What Passes for Sightseeing
The parish church of Nuestra Señora de la Encarnación squats on a small rise rather than a plaza, as though apologising for not being older. Parts of the tower date to the sixteenth century, but successive rebuilds have left it plain, almost barn-like. Step inside, though, and the single-aisle nave smells faintly of incense and damp stone—an authentic rural Andalusian cocktail—and a gilded altarpiece glints in the dim light. Locals pop in to leave flowers or light candles, not to photograph portals, so keep voices low.
Behind the church a grid of narrow lanes survives from the original hamlet. Walls here are the colour of pale ochre, not the postcard white of the Alpujarras, and many carry stencilled political slogans from the last election. Elderly residents drag shopping trolleys over cobbles wide enough for a donkey, not a 4×4; when two cars meet, one has to reverse. It is modest, lived-in, and mercifully free of souvenir shops flogging Alhambra fridge magnets.
For a wider view, follow Calle de la Cruz up past the cemetery. After ten minutes the tarmac stops and a dirt track continues between olive cuttings and chicken-wire fencing. From the ridge line you can look north across the vega’s patchwork to the Sierra Nevada, usually snow-capped until late April. The return loop drops you back beside the municipal sports centre; total walking time, 35 minutes at English strolling speed.
Eating Without the Tour-Group Surcharge
Saturday is market day in Plaza de Andalucía. Metal shutters roll up at 08:30 revealing stalls piled with purple-sprouting broccoli, knobbly cucumbers and coriander sold in fist-sized bunches—rare in southern Spain. Prices are scrawled on cardboard: “3 € bandeja” for a tray of avocados that would cost twice that in Waitrose.

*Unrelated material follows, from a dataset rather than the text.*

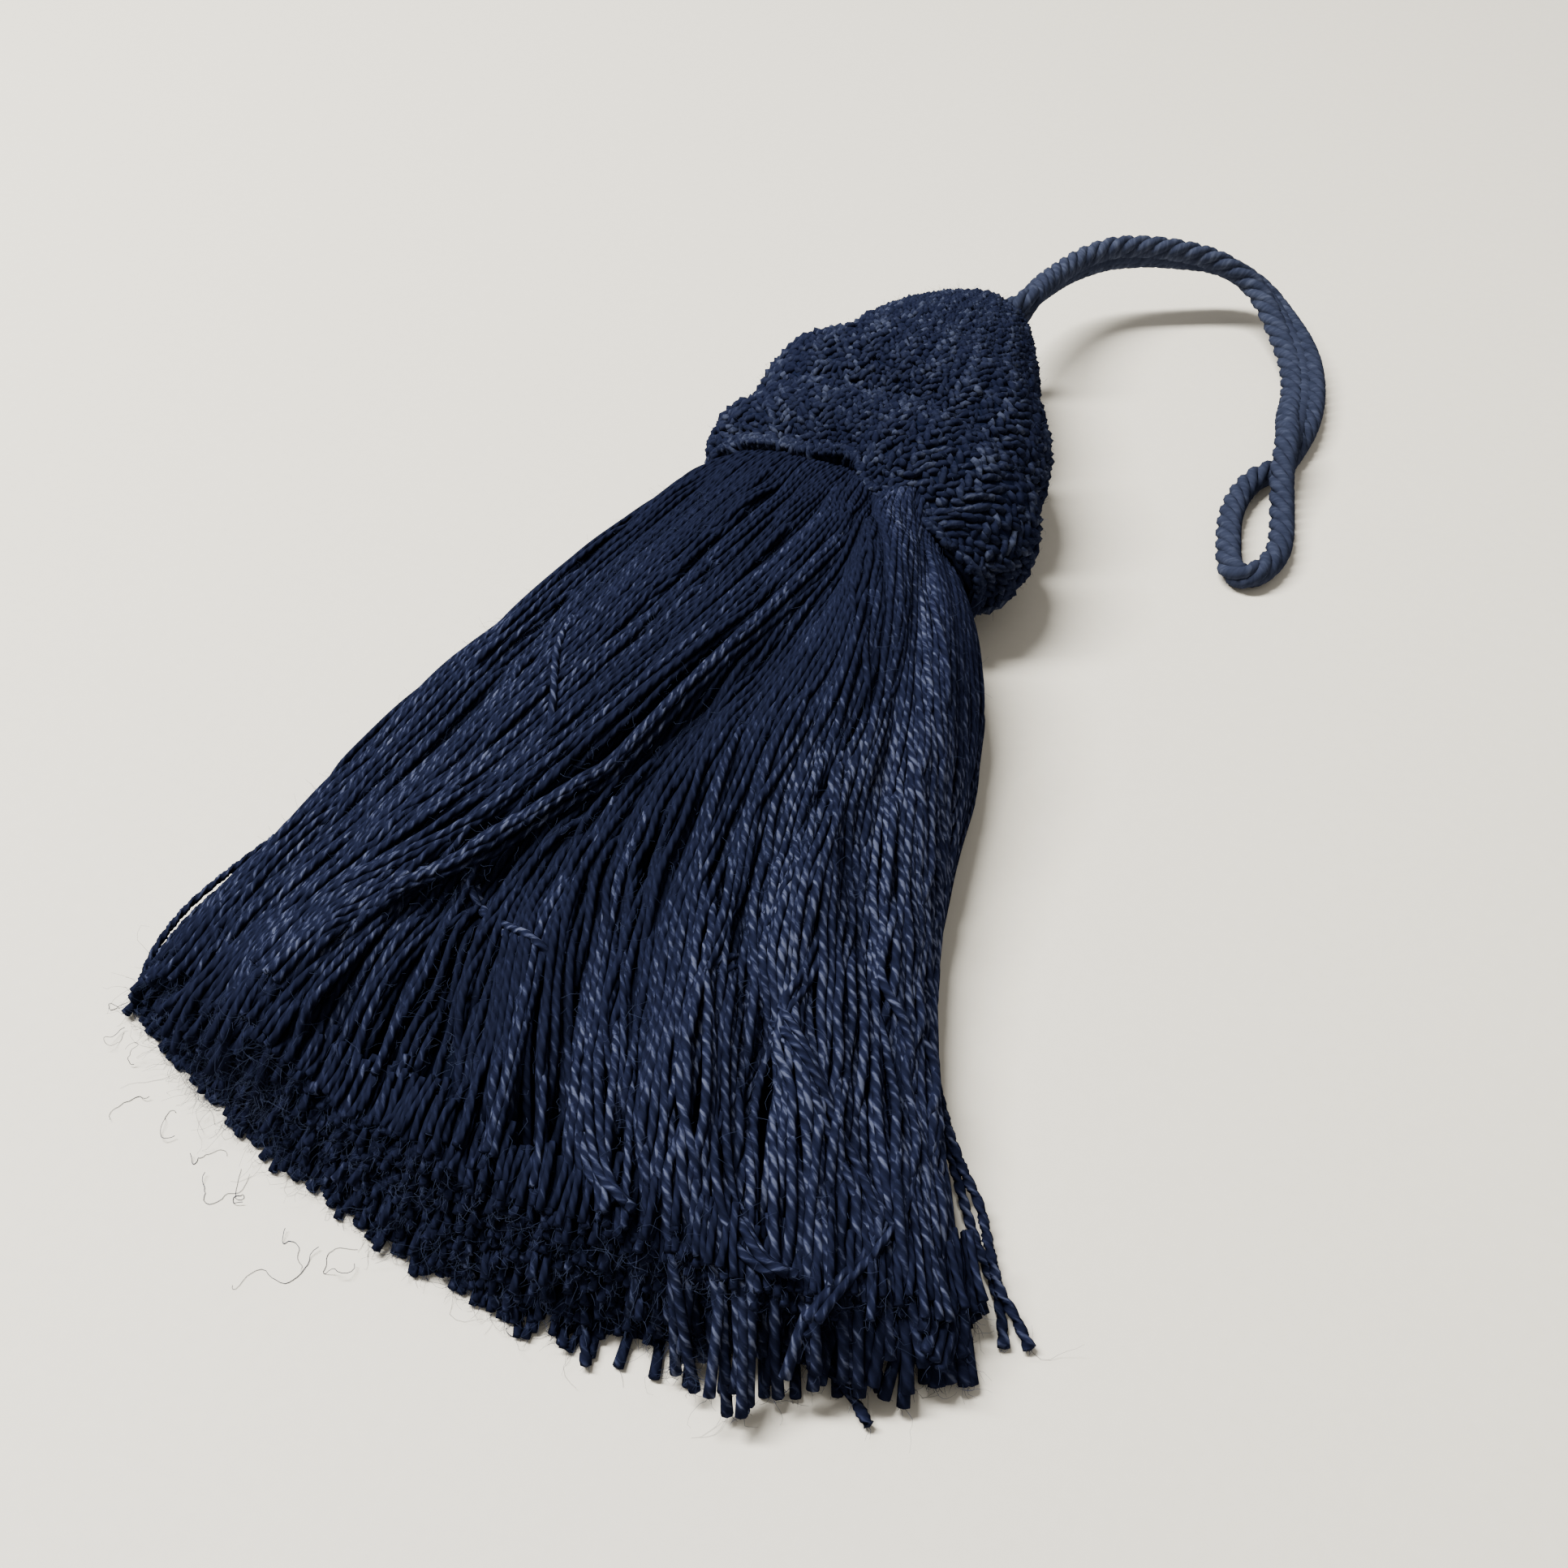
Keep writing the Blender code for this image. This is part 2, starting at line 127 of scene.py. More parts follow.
# Locks that stand out or sink in: width mm, lift mm and tone, then their
# middle's runs and places across, in hundredths. The tone is painted light
# and shade: darker where a lock sinks, in the hollow under the ridge and at
# the neck, lighter where a lock stands out, and a painted sheen on the right fan.
ZONES = (
    (2.6, 0.3, 0.33, 10, 56, 18, 59, 24, 71, 33, 81, 42, 88, 53, 93, 64, 96, 95, 97),
    (2.2, 0.9, 0.2, 44, 19, 54, 27, 64, 36, 73, 43, 81, 47, 89, 49, 100, 52),
    (1.1, -1.3, -0.3, 65, 19, 76, 26, 83, 30, 89, 35, 95, 39),
    (1, -1.2, -0.3, 67, 49, 74, 54, 80, 59, 87, 59, 92, 60),
    (1.2, 0.7, 0.2, 63, 58, 71, 63, 76, 67, 81, 72, 86, 77, 91, 85),
    (1.3, -1.6, -0.35, 58, 73, 63, 77, 67, 80),
    (1.2, -1.5, -0.35, 77, 62, 82, 62),
    (1, -1.3, -0.3, 89, 77, 92, 80),
    (1.9, -1.3, -0.28, 61, -3, 67, -11, 72, -18, 76, -23, 81, -32),
    (0.8, -0.9, -0.35, 36, 13, 49, 4, 59, -6, 67, -18, 75, -31, 81, -41, 87, -49),
    (0.8, 0.4, 0.15, 45, 15, 56, 1, 64, -9, 71, -19, 77, -31, 84, -44, 91, -52, 97, -57),
    (1.6, -1.5, -0.35, 86, -21, 92, -14, 98, -9),
    (0.9, 0.5, 0.25, 83, -42, 91, -43, 99, -49),
    (0.9, 0.3, 0.2, 92, -66, 99, -69),
    (0.7, -1, -0.3, 90, -40, 96, -40),
    (0.7, -0.8, -0.25, 92, -53, 98, -56),
    (5.2, 0, -0.1, 13, 25, 27, 17, 41, 12, 52, 8, 61, 7),
    (9, 0, 0.12, 45, -60, 70, -60, 95, -65),
    (12, 0, -0.72, 40, 12, 52, 10, 64, 8, 78, 2, 90, -10),
    (7, 0, 0.1, 74, 10, 92, 16),
    (7, 0, -0.1, 12, -10, 30, -20, 50, -35, 75, -60),
    (5, -0.8, -0.16, 86, -20, 93, -12, 100, 0),
    (14, 0, 0.42, 45, 75, 70, 70, 100, 55),
    (3.9, 0, -0.05, 50, -76, 70, -71, 81, -76, 92, -80),
    (3.4, 0, -0.12, 68, -41, 73, -50, 77, -55),
    (0.9, -0.6, -0.25, 12, 45, 19, 49, 31, 59, 40, 64, 48, 61, 54, 61, 60, 58, 66, 50),
    (1.6, 0.2, 0.2, 48, 67, 53, 78, 60, 84, 68, 88, 76, 90),
    (1.4, 0.3, 0.12, 79, -2, 84, -1, 87, 4, 95, 6),
    (1.4, 0.3, 0.1, 81, 12, 86, 18, 91, 23, 94, 26),
    (0.8, -1.2, -0.35, 77, -23, 82, -19, 89, -13),
    (1, 0.3, 0.15, 74, 76, 78, 81, 83, 86, 87, 91),
    (0.9, -0.8, -0.2, 70, 86, 78, 90, 83, 93),
)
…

Bring your own carrier; carriers cost 5 c.
When hunger strikes, locals queue at La Fuente Churreria (opens 07:00, closes when the oil runs out). Churros here arrive curled like snail shells, crisp outside, airy within, and cost €1.80 for a six-piece racion. Dip them in thick chocolate that actually tastes of cocoa, not sugar. British families on pre-booked Alhambra slots wolf them down before sprinting to the car—twelve minutes to the palace parking if you miss the rush.
Lunch is less frantic. Casa AMARO on Calle Real has cottoned on to visitors wanting an English menu, but the dishes remain local: carrillada (pork cheek) slow-braised with PX sherry, or migas—fried breadcrumbs with chorizo ribbons—perfect after a windy bike ride. A two-course menú del día is €12 including bread and a quarter-litre of house wine; they’ll swap wine for a soft drink if you’re driving. Service is slow by British standards—plates appear when they’re ready—but that gives you time to practise the Spanish you promised yourself you’d use.
A Golf Course, a Bike Lane and Other Surprises
Las Gabias Golf Club surprises first-timers. The only inland 18-hole course in the province sits on former tomato fields, with Sierra Nevada as the unlikely backdrop. Greens are bent-grass, not desert scrub, and winter green-fees drop to €45 with buggy—half the price of a Costa track. Early tee-offs often share the fairway with kestrels hunting field mice; the clubhouse, all glass and pine, serves café con leche strong enough to wake a Yorkshireman.
If golf feels too sedate, pick up the Vía Verde cycle path at the village’s western edge. The route follows a disused railway towards Fuente Vaqueros, Lorca’s birthplace, and is pancake-flat for 17 km. Rental bikes are available from BiciGabias on Calle Pablo Picasso; hybrids cost €18 a day, and they’ll lend helmets without the Spanish “you’re soft” sneer. Traffic is zero, apart from the occasional tractor crossing to irrigate lemon groves.
Summer evenings bring open-air cinema to Parque de las Norias. Films are dubbed, but tickets are free and you can smuggle in your own beers if you’re discreet. Bring a cushion—the benches are concrete.
Getting In, Getting Out
Granada-Jaén airport is 20 minutes by taxi (pre-booked, €28–30). Car hire desks push their own fuel policy, but ignore them: top up at the Repsol on the A-338 before returning; it’s 8 c a litre cheaper than the airport’s single pump. Without wheels, hop on the airport bus to Granada, then catch the L-330 or L-331 local service. Buses leave every 30 minutes, cost €2 single, and terminate opposite the covered market in Las Gabias. Total journey time: just over an hour, acceptable if you pack patience and a podcast.
Motorists should note the morning rush. The A-338 commuter crawl starts at 08:00 and can add 30 minutes to the hop into Granada. Plan Alhambra entries after 10:30 or you’ll be queueing twice: once in traffic, once at the ticket barrier. Parking by the church is free blue-zone (no disc required) and usually has spaces after 14:00 when locals head home for lunch.
Winter Fog, Summer Furnace
Climate divides the year neatly. December and January trap cold air in the basin; thick fog can linger until noon, making the 09:00 church bell sound muffled and Victorian. Bring a fleece—thermometers read 5 °C while the Alhambra’s ramparts bask in sunshine above the inversion layer. April and May are the sweet spot: clear skies, daytime 22 °C, and the smell of orange-blossom drifting across the lanes. July and August crank the thermostat to 38 °C by 15:00; sensible folk shift market trips to 09:00 and nap through the furnace hours. Rain is scarce but dramatic: an August storm once dumped 40 mm in 45 minutes, turning farm tracks into sticky chocolate mousse.
The Honest Verdict
Las Gabias will not make anyone’s “Top Ten Prettiest Villages” list. It sprawls, it lacks a postcard centre, and English is thin on the ground. Yet it delivers something increasingly rare along the Granada commuter belt: a functioning agricultural town where life is timed by irrigation turns, not tour buses. Use it as a cheap bed and you’ll save enough for a night in the parador; stay a little longer and you’ll learn the difference between a “sevillana” and a “corrida” without anyone trying to sell you either. If that sounds like faint praise, remember the churros—worth the detour alone, especially when the Sierra Nevada glows pink behind them and the only queue is for sugar.